##### Information supplied #####
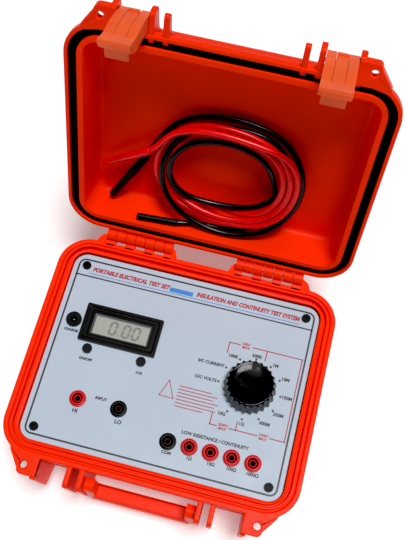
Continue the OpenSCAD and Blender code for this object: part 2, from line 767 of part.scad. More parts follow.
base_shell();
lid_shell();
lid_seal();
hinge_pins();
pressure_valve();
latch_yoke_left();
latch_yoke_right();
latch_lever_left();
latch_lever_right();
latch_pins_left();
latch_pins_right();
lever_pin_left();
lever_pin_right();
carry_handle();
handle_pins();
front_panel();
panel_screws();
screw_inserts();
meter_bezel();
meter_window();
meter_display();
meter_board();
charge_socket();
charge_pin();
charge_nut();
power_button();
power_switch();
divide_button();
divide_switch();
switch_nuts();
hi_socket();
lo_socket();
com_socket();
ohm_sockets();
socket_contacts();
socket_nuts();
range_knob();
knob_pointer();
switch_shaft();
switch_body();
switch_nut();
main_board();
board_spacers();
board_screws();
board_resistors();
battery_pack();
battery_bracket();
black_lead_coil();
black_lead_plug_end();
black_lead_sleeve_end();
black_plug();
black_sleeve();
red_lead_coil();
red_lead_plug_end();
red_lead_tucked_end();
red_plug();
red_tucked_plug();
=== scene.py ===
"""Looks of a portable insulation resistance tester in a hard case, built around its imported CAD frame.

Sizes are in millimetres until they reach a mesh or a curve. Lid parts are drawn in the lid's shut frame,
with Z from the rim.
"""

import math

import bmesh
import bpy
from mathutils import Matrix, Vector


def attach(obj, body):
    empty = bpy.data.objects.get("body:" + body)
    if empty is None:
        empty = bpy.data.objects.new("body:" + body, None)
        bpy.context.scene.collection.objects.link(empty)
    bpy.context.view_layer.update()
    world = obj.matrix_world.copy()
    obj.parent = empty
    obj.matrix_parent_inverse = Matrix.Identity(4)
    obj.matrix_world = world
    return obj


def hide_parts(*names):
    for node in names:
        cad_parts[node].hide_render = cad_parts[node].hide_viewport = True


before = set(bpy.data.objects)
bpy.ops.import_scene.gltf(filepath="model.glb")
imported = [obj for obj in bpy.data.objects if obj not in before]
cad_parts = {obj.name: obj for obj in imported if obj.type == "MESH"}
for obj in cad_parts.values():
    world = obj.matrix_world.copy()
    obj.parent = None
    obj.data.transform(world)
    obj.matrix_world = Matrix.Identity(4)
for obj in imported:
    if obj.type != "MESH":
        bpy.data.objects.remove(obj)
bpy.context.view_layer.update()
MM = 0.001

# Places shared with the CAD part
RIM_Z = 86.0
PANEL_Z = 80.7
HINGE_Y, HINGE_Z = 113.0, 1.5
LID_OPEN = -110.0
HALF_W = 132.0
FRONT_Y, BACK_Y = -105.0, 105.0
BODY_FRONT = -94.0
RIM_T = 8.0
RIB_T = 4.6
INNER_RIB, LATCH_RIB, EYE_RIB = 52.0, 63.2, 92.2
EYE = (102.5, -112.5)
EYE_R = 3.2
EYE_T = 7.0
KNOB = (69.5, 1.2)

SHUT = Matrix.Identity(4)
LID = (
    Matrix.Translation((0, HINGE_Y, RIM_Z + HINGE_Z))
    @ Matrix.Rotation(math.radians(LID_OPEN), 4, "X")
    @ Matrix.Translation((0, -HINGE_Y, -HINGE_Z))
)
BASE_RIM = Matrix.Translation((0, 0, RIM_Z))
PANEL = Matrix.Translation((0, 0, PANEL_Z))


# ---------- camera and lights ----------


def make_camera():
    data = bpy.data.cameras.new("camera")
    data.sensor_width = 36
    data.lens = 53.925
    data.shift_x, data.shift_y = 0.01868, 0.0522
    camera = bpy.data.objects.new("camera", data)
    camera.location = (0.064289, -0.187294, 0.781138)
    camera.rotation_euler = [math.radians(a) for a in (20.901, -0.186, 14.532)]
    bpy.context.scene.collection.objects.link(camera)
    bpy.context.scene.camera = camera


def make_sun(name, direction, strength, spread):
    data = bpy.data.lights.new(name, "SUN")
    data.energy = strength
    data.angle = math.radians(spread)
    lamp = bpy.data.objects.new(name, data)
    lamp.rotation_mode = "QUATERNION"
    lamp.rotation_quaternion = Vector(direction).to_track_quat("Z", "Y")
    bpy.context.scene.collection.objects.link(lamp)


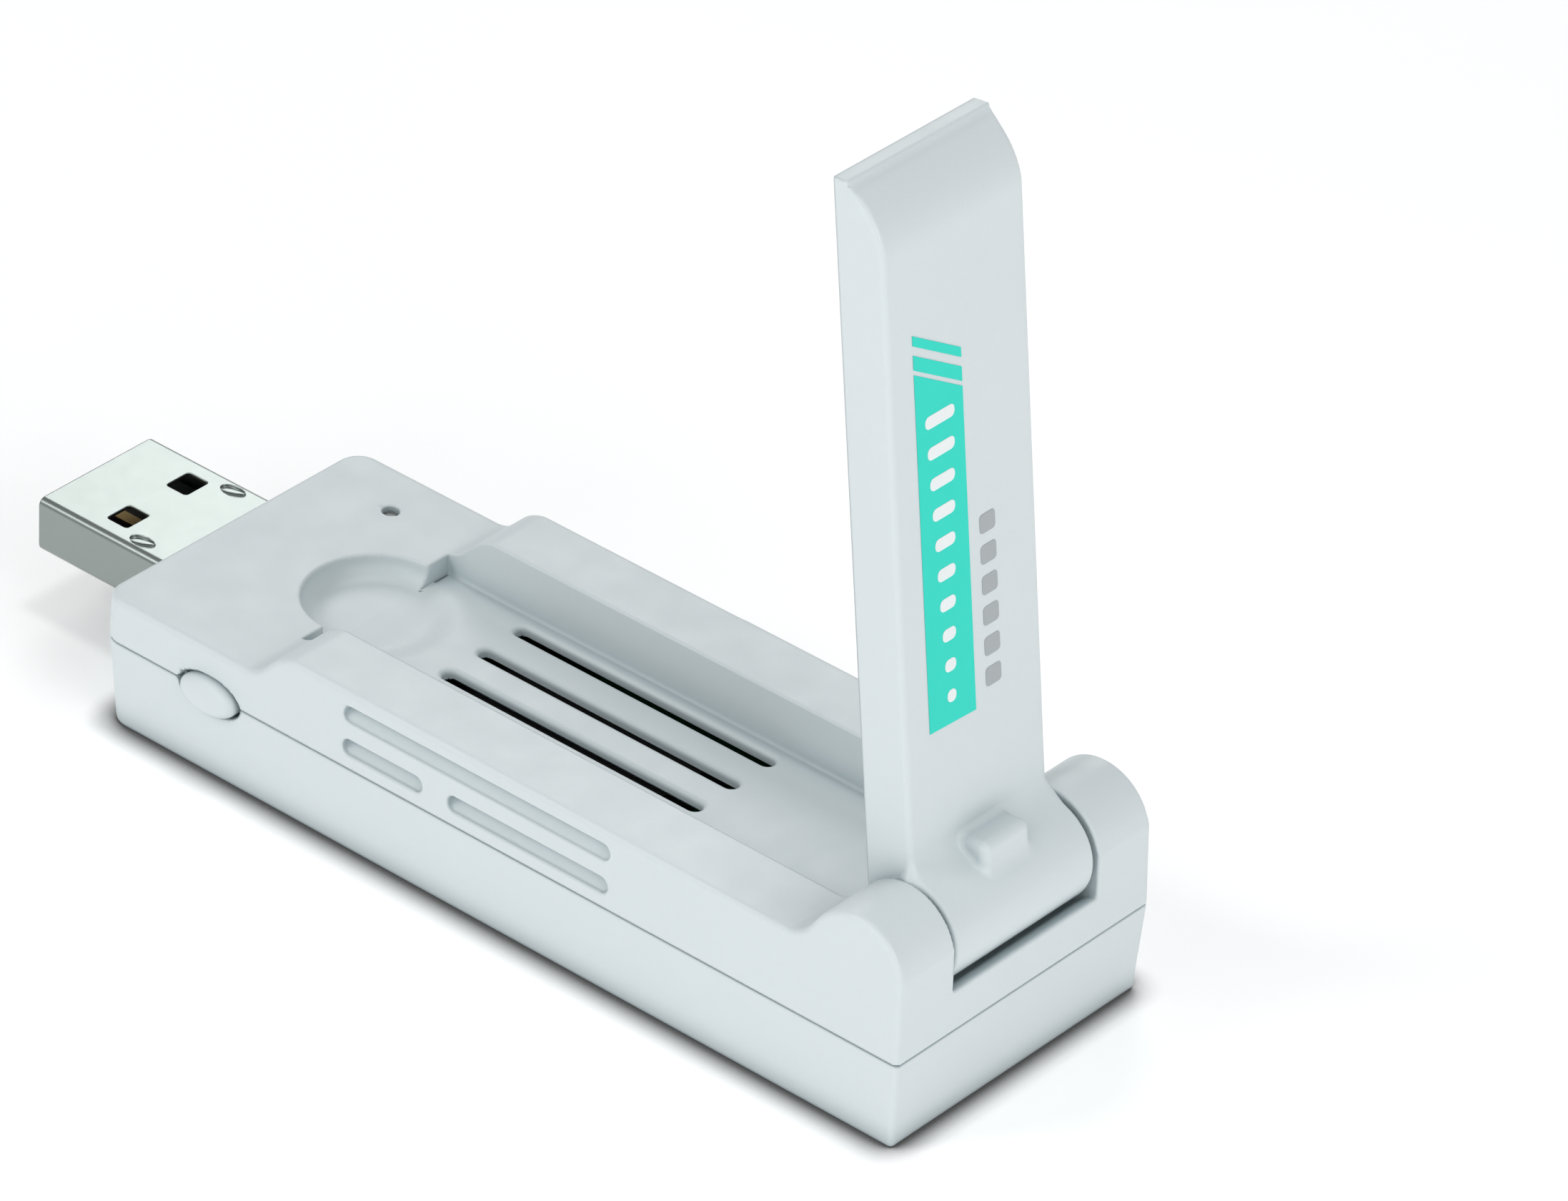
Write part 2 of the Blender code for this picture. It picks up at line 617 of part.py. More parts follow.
#####
▶ Aim
Solely the line containing "switch_body();", the line containing "bpy.data.objects.remove(obj)", and the lines between them are to be given again, exactly as written.

▶ Task output
switch_body();
switch_nut();
main_board();
board_spacers();
board_screws();
board_resistors();
battery_pack();
battery_bracket();
black_lead_coil();
black_lead_plug_end();
black_lead_sleeve_end();
black_plug();
black_sleeve();
red_lead_coil();
red_lead_plug_end();
red_lead_tucked_end();
red_plug();
red_tucked_plug();
=== scene.py ===
"""Looks of a portable insulation resistance tester in a hard case, built around its imported CAD frame.

Sizes are in millimetres until they reach a mesh or a curve. Lid parts are drawn in the lid's shut frame,
with Z from the rim.
"""

import math

import bmesh
import bpy
from mathutils import Matrix, Vector


def attach(obj, body):
    empty = bpy.data.objects.get("body:" + body)
    if empty is None:
        empty = bpy.data.objects.new("body:" + body, None)
        bpy.context.scene.collection.objects.link(empty)
    bpy.context.view_layer.update()
    world = obj.matrix_world.copy()
    obj.parent = empty
    obj.matrix_parent_inverse = Matrix.Identity(4)
    obj.matrix_world = world
    return obj


def hide_parts(*names):
    for node in names:
        cad_parts[node].hide_render = cad_parts[node].hide_viewport = True


before = set(bpy.data.objects)
bpy.ops.import_scene.gltf(filepath="model.glb")
imported = [obj for obj in bpy.data.objects if obj not in before]
cad_parts = {obj.name: obj for obj in imported if obj.type == "MESH"}
for obj in cad_parts.values():
    world = obj.matrix_world.copy()
    obj.parent = None
    obj.data.transform(world)
    obj.matrix_world = Matrix.Identity(4)
for obj in imported:
    if obj.type != "MESH":
        bpy.data.objects.remove(obj)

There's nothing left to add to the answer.